→ **REQUIREMENT**:
Repeat each line exactly as it is written.
————
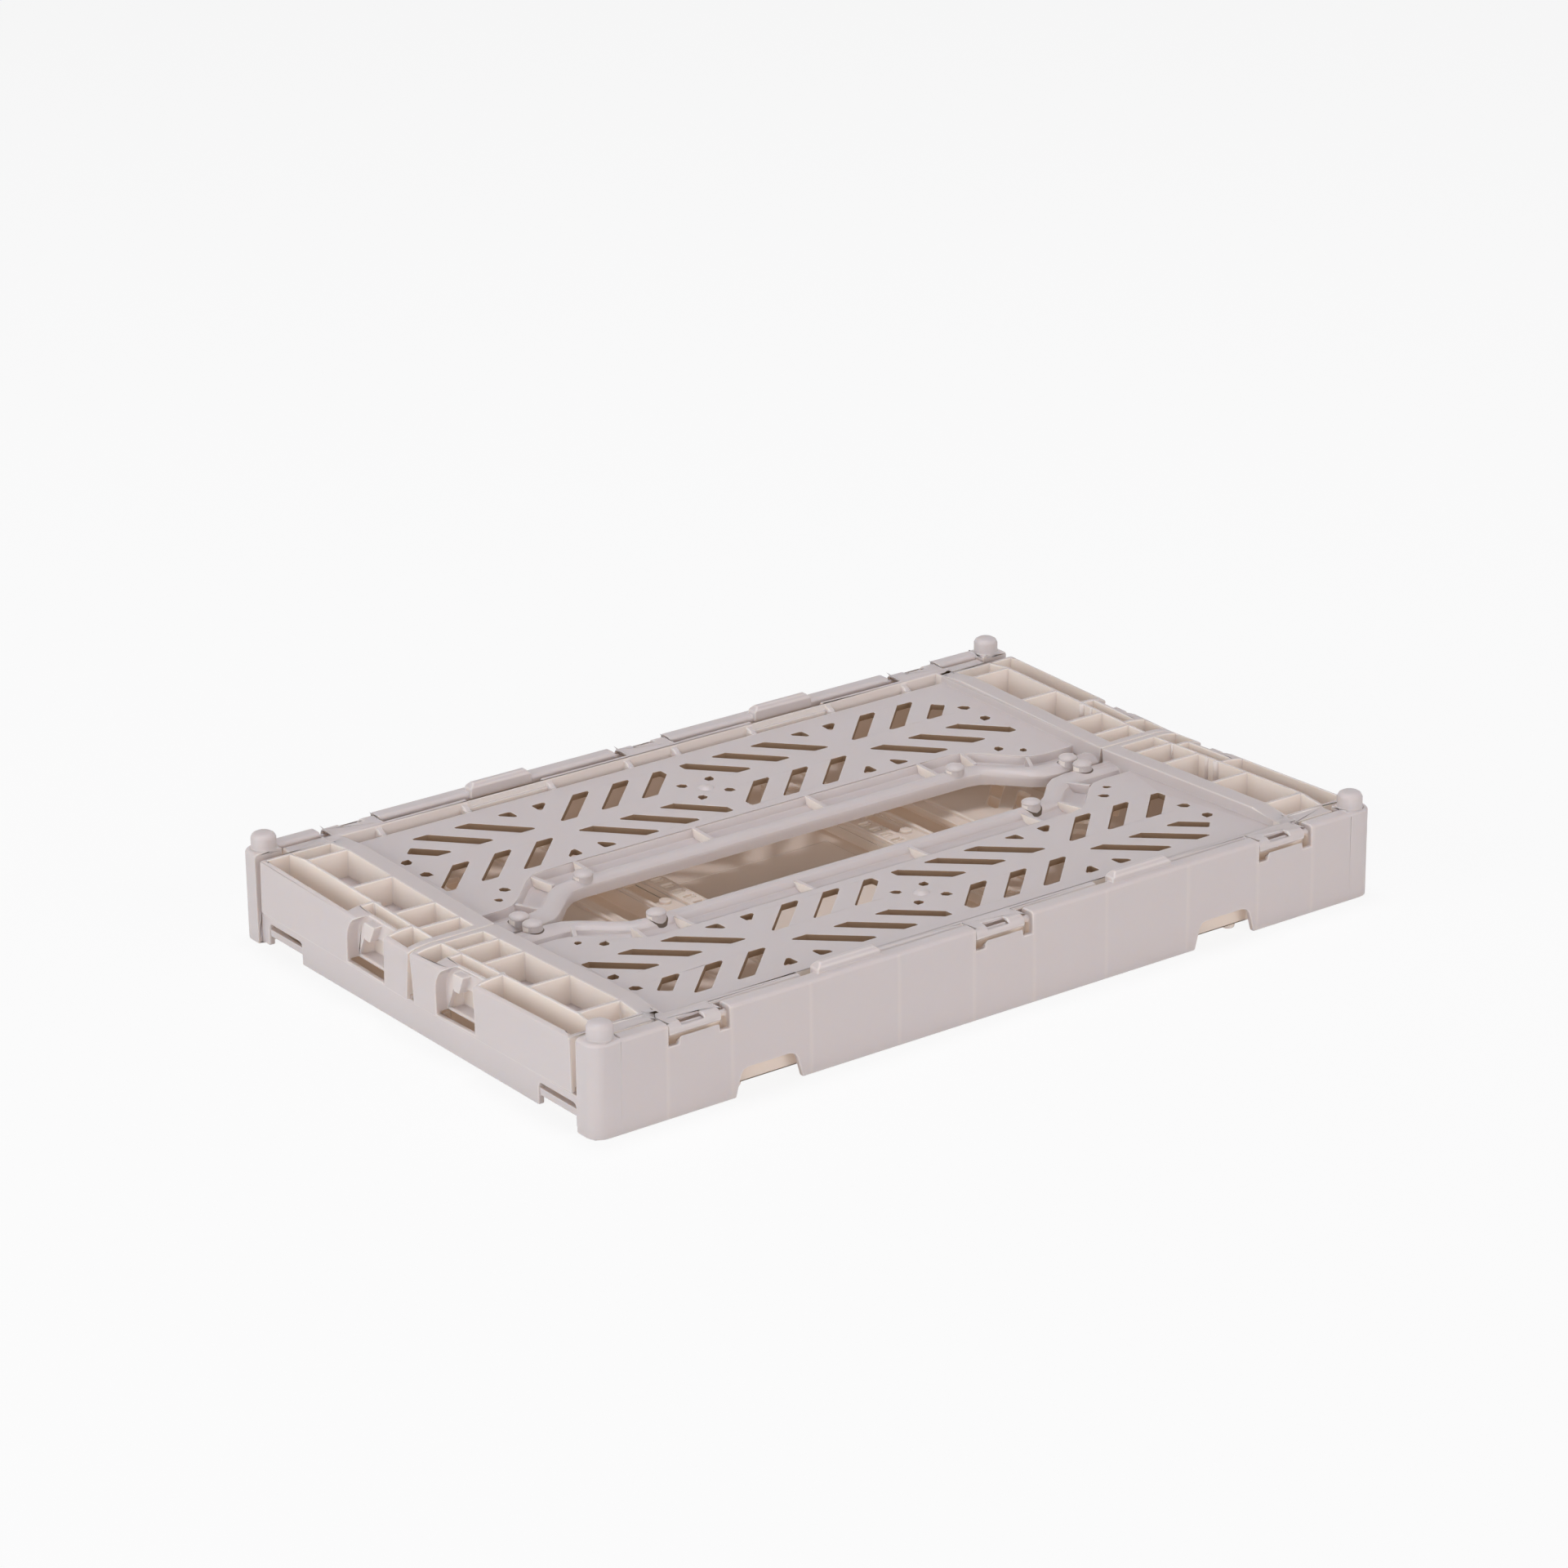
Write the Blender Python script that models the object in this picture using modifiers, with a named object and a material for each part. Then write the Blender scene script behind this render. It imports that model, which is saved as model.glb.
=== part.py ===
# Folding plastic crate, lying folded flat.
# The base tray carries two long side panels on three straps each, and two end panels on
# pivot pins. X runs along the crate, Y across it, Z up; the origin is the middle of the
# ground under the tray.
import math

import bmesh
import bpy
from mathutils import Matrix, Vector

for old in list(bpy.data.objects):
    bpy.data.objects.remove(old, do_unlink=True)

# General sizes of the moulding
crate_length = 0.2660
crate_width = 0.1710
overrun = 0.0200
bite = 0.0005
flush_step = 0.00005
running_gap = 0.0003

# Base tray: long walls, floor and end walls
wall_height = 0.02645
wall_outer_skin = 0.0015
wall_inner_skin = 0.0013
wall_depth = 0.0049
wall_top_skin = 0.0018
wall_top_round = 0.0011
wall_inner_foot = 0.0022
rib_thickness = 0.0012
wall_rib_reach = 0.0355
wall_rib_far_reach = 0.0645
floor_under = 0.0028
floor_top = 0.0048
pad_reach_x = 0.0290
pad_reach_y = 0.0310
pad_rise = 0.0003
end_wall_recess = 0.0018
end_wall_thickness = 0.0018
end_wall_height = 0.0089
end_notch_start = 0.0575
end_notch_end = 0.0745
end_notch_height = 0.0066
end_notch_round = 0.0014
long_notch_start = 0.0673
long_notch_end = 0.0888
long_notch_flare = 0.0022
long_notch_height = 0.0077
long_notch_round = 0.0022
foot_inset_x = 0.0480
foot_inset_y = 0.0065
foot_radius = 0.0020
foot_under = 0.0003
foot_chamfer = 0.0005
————
→ **TASK RESPONSE**:
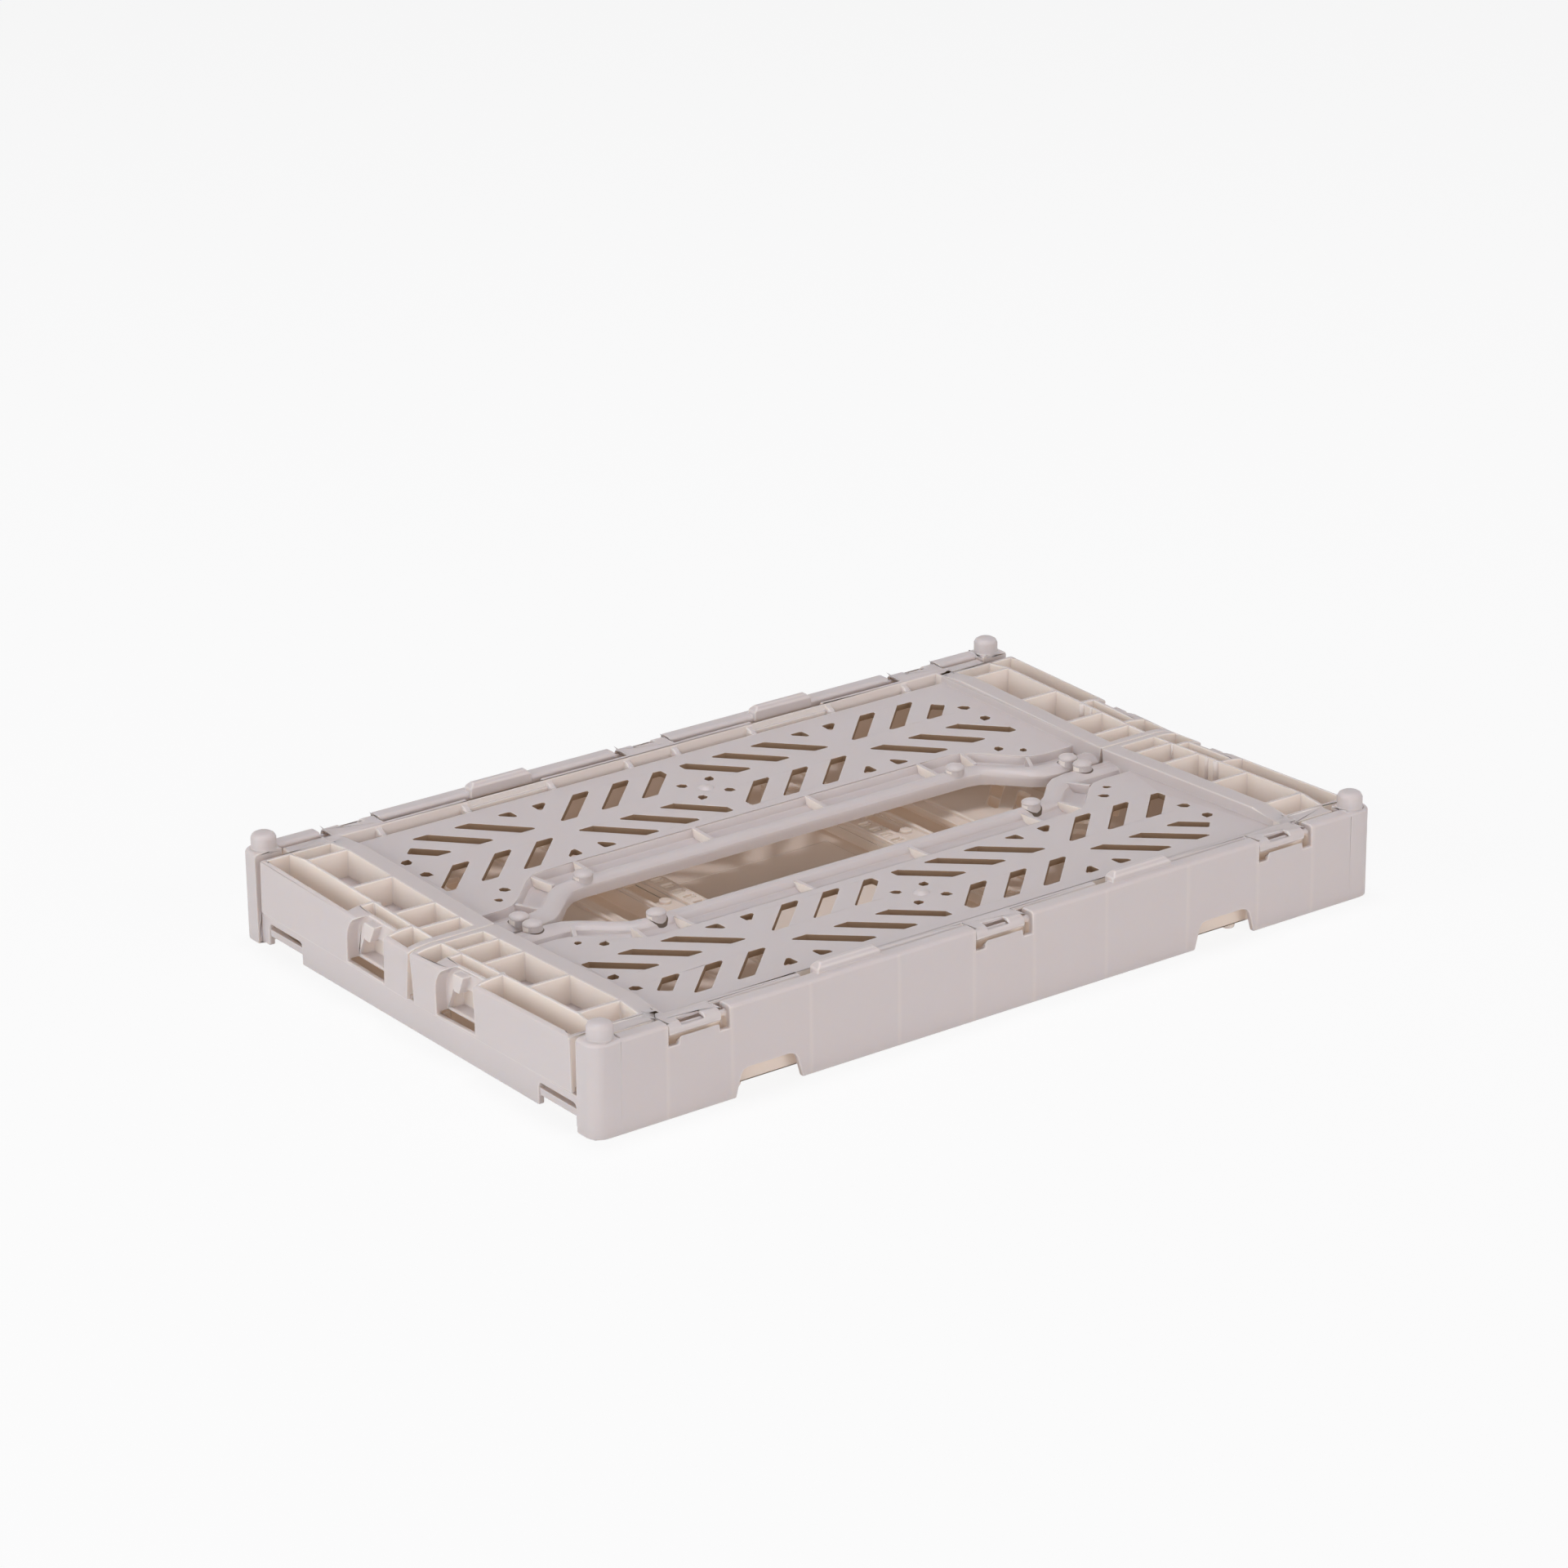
Write the Blender Python script that models the object in this picture using modifiers, with a named object and a material for each part. Then write the Blender scene script behind this render. It imports that model, which is saved as model.glb.
=== part.py ===
# Folding plastic crate, lying folded flat.
# The base tray carries two long side panels on three straps each, and two end panels on
# pivot pins. X runs along the crate, Y across it, Z up; the origin is the middle of the
# ground under the tray.
import math

import bmesh
import bpy
from mathutils import Matrix, Vector

for old in list(bpy.data.objects):
    bpy.data.objects.remove(old, do_unlink=True)

# General sizes of the moulding
crate_length = 0.2660
crate_width = 0.1710
overrun = 0.0200
bite = 0.0005
flush_step = 0.00005
running_gap = 0.0003

# Base tray: long walls, floor and end walls
wall_height = 0.02645
wall_outer_skin = 0.0015
wall_inner_skin = 0.0013
wall_depth = 0.0049
wall_top_skin = 0.0018
wall_top_round = 0.0011
wall_inner_foot = 0.0022
rib_thickness = 0.0012
wall_rib_reach = 0.0355
wall_rib_far_reach = 0.0645
floor_under = 0.0028
floor_top = 0.0048
pad_reach_x = 0.0290
pad_reach_y = 0.0310
pad_rise = 0.0003
end_wall_recess = 0.0018
end_wall_thickness = 0.0018
end_wall_height = 0.0089
end_notch_start = 0.0575
end_notch_end = 0.0745
end_notch_height = 0.0066
end_notch_round = 0.0014
long_notch_start = 0.0673
long_notch_end = 0.0888
long_notch_flare = 0.0022
long_notch_height = 0.0077
long_notch_round = 0.0022
foot_inset_x = 0.0480
foot_inset_y = 0.0065
foot_radius = 0.0020
foot_under = 0.0003
foot_chamfer = 0.0005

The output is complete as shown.